Reproduce the first line and every line after it, exactly, through the one containing "v in camera.location))". Leave out the rest.
--- Start of Collected data ---
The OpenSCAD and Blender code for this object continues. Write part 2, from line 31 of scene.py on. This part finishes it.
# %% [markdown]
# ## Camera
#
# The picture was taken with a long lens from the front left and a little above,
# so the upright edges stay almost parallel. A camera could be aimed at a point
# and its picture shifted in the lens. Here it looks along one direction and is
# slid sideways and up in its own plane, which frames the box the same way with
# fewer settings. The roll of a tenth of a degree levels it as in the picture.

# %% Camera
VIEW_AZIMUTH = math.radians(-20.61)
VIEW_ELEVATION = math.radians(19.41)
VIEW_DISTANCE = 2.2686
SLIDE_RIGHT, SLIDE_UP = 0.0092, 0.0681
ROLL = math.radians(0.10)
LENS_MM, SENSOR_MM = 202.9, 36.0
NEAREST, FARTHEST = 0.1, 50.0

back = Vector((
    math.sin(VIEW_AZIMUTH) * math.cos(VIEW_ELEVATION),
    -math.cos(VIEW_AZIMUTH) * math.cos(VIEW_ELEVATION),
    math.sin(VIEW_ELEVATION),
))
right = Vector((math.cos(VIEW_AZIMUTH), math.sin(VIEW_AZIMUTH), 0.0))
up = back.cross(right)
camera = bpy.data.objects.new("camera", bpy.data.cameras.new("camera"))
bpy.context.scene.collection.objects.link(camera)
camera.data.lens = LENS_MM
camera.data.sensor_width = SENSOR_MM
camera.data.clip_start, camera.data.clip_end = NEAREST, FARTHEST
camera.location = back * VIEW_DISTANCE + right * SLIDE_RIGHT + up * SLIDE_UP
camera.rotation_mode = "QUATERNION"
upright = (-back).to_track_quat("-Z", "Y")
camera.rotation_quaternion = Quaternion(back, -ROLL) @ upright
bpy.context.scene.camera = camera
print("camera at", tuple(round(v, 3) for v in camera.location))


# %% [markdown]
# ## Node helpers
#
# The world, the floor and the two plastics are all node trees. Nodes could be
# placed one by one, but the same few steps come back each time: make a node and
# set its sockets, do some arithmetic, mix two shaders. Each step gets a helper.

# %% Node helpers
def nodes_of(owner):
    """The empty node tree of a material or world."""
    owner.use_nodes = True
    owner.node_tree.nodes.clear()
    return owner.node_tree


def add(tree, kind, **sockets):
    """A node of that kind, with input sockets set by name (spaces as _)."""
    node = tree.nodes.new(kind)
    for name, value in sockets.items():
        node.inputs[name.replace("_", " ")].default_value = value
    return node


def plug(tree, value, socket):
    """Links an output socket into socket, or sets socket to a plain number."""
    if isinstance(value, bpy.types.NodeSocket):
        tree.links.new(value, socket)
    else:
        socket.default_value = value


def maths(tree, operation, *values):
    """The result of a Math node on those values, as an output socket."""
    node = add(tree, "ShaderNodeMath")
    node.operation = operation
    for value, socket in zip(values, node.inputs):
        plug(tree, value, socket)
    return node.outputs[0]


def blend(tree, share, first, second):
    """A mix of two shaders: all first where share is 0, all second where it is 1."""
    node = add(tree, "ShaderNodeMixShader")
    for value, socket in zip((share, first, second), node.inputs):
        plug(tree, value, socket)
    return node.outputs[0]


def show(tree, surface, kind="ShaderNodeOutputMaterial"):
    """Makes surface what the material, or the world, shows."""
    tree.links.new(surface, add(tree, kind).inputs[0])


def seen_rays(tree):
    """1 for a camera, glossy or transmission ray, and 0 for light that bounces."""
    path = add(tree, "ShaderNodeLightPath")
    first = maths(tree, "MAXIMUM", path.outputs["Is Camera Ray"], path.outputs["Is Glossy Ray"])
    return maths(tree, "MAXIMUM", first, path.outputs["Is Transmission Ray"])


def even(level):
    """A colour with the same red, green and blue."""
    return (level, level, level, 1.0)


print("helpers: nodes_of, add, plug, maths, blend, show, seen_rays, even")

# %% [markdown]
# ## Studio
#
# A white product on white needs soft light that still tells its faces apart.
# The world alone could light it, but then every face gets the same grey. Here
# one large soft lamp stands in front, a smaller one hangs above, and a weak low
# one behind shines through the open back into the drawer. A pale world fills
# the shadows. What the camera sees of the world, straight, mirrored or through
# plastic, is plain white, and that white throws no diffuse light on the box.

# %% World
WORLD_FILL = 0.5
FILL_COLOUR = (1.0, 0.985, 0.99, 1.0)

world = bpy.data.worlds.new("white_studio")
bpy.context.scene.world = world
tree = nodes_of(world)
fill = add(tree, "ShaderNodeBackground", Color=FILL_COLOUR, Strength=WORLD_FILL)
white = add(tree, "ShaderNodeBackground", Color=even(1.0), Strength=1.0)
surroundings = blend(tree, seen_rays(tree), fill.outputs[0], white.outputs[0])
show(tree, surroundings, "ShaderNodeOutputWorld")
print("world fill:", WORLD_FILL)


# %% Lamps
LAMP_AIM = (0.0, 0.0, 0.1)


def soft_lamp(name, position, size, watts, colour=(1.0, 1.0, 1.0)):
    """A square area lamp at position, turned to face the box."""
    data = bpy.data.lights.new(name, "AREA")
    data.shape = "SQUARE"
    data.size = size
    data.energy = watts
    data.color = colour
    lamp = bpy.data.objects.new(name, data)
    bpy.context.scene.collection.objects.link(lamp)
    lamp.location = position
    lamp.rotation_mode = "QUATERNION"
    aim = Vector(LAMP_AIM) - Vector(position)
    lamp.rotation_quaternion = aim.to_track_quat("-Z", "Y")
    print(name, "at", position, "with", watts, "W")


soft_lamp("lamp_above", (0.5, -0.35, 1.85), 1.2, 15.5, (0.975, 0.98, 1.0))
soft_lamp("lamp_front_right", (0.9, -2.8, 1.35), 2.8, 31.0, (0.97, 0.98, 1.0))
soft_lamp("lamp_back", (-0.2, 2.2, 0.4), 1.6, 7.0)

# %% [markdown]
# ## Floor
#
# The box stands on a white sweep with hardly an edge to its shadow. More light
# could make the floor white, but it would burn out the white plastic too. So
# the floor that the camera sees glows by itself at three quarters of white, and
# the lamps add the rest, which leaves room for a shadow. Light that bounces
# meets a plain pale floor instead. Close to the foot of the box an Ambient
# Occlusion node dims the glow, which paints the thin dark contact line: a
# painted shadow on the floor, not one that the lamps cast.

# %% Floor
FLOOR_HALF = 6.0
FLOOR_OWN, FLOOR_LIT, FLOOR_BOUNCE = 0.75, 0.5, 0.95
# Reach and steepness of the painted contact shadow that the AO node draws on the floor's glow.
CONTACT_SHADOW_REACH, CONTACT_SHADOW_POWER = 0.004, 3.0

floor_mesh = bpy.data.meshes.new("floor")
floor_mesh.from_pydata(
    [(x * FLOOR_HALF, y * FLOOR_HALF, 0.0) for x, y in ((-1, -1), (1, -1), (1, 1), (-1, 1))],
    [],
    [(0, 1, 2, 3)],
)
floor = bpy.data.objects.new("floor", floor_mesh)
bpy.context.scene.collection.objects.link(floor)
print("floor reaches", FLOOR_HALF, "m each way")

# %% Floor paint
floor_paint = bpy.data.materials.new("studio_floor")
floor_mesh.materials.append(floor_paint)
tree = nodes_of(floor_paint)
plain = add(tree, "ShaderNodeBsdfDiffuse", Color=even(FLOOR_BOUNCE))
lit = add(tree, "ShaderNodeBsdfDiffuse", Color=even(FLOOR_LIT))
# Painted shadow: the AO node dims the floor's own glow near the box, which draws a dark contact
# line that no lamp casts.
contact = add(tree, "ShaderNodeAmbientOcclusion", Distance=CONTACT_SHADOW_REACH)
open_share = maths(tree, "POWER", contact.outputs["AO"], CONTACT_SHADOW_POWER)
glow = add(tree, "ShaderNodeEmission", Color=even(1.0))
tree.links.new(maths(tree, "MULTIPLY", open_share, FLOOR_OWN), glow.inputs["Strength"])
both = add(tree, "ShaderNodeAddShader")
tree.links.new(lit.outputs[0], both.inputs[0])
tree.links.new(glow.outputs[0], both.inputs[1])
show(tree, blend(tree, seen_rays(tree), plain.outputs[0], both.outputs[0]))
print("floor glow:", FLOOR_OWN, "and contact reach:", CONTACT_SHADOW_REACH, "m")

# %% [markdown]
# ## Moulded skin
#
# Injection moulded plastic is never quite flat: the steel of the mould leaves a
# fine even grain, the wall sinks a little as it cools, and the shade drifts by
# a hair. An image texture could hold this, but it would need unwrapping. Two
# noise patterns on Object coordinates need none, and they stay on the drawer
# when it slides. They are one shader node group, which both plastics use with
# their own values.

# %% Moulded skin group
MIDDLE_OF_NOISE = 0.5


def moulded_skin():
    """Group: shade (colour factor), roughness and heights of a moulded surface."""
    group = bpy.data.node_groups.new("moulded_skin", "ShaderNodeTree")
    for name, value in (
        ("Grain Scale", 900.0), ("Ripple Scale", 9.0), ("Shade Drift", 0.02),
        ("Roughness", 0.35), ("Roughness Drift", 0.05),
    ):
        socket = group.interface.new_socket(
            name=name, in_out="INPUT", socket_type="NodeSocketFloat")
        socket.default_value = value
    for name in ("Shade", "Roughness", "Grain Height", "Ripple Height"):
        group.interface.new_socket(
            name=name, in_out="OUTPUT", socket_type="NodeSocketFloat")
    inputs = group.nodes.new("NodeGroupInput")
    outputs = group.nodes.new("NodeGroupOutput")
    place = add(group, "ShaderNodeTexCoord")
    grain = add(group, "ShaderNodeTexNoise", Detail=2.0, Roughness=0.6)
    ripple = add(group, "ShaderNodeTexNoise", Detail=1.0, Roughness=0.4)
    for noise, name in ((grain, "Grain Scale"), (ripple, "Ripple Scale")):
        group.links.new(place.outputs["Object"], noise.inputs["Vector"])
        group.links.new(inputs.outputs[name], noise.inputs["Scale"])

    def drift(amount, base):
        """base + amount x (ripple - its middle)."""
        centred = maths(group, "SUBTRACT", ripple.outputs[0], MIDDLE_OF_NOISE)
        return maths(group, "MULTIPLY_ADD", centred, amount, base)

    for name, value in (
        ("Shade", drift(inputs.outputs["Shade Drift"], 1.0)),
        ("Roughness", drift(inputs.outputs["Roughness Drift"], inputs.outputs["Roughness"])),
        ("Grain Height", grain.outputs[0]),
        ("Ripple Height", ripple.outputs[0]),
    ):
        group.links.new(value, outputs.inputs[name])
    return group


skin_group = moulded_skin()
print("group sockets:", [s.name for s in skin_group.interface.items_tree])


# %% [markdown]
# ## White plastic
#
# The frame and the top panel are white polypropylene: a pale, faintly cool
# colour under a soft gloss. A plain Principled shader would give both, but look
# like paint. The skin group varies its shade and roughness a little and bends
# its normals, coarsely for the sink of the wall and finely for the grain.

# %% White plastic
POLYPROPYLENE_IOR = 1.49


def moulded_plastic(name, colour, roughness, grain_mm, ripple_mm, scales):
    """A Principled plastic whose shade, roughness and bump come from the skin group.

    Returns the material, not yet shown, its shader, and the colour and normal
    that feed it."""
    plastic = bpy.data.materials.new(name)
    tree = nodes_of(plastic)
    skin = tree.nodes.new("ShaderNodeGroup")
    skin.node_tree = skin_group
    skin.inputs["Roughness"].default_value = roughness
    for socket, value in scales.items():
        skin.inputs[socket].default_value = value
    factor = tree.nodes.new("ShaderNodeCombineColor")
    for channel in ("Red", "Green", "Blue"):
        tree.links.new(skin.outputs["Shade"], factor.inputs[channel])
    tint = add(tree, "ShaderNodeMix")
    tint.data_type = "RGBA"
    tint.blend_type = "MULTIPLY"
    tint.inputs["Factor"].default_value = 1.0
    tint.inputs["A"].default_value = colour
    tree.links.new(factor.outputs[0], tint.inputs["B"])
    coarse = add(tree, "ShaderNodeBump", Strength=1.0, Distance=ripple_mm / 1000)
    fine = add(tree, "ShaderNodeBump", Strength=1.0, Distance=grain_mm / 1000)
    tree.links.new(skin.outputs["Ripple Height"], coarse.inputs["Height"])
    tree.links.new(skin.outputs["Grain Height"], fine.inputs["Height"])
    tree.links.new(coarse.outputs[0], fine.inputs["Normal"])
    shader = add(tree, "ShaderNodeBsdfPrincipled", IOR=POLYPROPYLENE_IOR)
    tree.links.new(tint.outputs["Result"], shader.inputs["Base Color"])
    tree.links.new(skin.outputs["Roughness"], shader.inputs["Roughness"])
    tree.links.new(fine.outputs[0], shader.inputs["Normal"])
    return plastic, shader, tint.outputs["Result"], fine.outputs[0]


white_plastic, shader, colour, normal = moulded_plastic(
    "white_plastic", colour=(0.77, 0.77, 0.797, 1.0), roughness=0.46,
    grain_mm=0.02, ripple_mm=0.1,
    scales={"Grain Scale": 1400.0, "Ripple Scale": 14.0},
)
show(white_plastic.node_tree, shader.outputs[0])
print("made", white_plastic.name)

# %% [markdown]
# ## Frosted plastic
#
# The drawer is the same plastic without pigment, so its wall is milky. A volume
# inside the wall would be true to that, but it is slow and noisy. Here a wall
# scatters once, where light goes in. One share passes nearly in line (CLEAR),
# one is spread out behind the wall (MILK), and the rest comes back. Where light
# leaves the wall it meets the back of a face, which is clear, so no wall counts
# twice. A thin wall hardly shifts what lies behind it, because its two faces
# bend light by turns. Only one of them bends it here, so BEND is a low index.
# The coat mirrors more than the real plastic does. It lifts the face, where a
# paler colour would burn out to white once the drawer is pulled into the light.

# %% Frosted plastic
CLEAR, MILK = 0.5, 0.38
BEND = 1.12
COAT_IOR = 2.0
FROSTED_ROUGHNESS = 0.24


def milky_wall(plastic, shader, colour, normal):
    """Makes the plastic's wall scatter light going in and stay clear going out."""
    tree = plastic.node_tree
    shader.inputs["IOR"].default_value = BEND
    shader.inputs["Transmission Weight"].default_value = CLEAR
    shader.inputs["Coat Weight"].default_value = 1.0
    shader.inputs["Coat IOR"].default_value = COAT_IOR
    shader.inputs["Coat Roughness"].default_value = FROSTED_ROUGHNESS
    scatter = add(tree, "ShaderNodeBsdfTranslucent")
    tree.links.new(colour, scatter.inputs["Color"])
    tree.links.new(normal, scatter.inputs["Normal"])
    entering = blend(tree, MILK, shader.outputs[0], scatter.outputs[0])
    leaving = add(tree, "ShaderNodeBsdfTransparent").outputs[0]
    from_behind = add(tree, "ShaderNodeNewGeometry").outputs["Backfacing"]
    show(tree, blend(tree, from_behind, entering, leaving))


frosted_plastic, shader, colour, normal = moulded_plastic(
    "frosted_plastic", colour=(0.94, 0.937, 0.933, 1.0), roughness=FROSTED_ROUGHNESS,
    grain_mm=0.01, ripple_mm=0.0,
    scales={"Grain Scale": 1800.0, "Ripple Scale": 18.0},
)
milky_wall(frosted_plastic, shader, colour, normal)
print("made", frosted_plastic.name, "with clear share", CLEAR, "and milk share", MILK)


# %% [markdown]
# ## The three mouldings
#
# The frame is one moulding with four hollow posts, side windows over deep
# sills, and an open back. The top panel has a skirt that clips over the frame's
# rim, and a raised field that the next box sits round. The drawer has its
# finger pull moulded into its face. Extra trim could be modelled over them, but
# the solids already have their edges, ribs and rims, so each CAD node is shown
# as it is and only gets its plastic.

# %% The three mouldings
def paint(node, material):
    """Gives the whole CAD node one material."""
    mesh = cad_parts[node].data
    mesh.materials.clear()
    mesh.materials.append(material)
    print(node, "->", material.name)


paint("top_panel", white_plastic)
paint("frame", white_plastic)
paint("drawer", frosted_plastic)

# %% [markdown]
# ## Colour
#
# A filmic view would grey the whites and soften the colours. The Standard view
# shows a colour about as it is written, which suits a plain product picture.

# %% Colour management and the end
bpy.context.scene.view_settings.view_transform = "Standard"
--- End of Collected data ---
:: Answer to this exercise ::
The OpenSCAD and Blender code for this object continues. Write part 2, from line 31 of scene.py on. This part finishes it.
# %% [markdown]
# ## Camera
#
# The picture was taken with a long lens from the front left and a little above,
# so the upright edges stay almost parallel. A camera could be aimed at a point
# and its picture shifted in the lens. Here it looks along one direction and is
# slid sideways and up in its own plane, which frames the box the same way with
# fewer settings. The roll of a tenth of a degree levels it as in the picture.

# %% Camera
VIEW_AZIMUTH = math.radians(-20.61)
VIEW_ELEVATION = math.radians(19.41)
VIEW_DISTANCE = 2.2686
SLIDE_RIGHT, SLIDE_UP = 0.0092, 0.0681
ROLL = math.radians(0.10)
LENS_MM, SENSOR_MM = 202.9, 36.0
NEAREST, FARTHEST = 0.1, 50.0

back = Vector((
    math.sin(VIEW_AZIMUTH) * math.cos(VIEW_ELEVATION),
    -math.cos(VIEW_AZIMUTH) * math.cos(VIEW_ELEVATION),
    math.sin(VIEW_ELEVATION),
))
right = Vector((math.cos(VIEW_AZIMUTH), math.sin(VIEW_AZIMUTH), 0.0))
up = back.cross(right)
camera = bpy.data.objects.new("camera", bpy.data.cameras.new("camera"))
bpy.context.scene.collection.objects.link(camera)
camera.data.lens = LENS_MM
camera.data.sensor_width = SENSOR_MM
camera.data.clip_start, camera.data.clip_end = NEAREST, FARTHEST
camera.location = back * VIEW_DISTANCE + right * SLIDE_RIGHT + up * SLIDE_UP
camera.rotation_mode = "QUATERNION"
upright = (-back).to_track_quat("-Z", "Y")
camera.rotation_quaternion = Quaternion(back, -ROLL) @ upright
bpy.context.scene.camera = camera
print("camera at", tuple(round(v, 3) for v in camera.location))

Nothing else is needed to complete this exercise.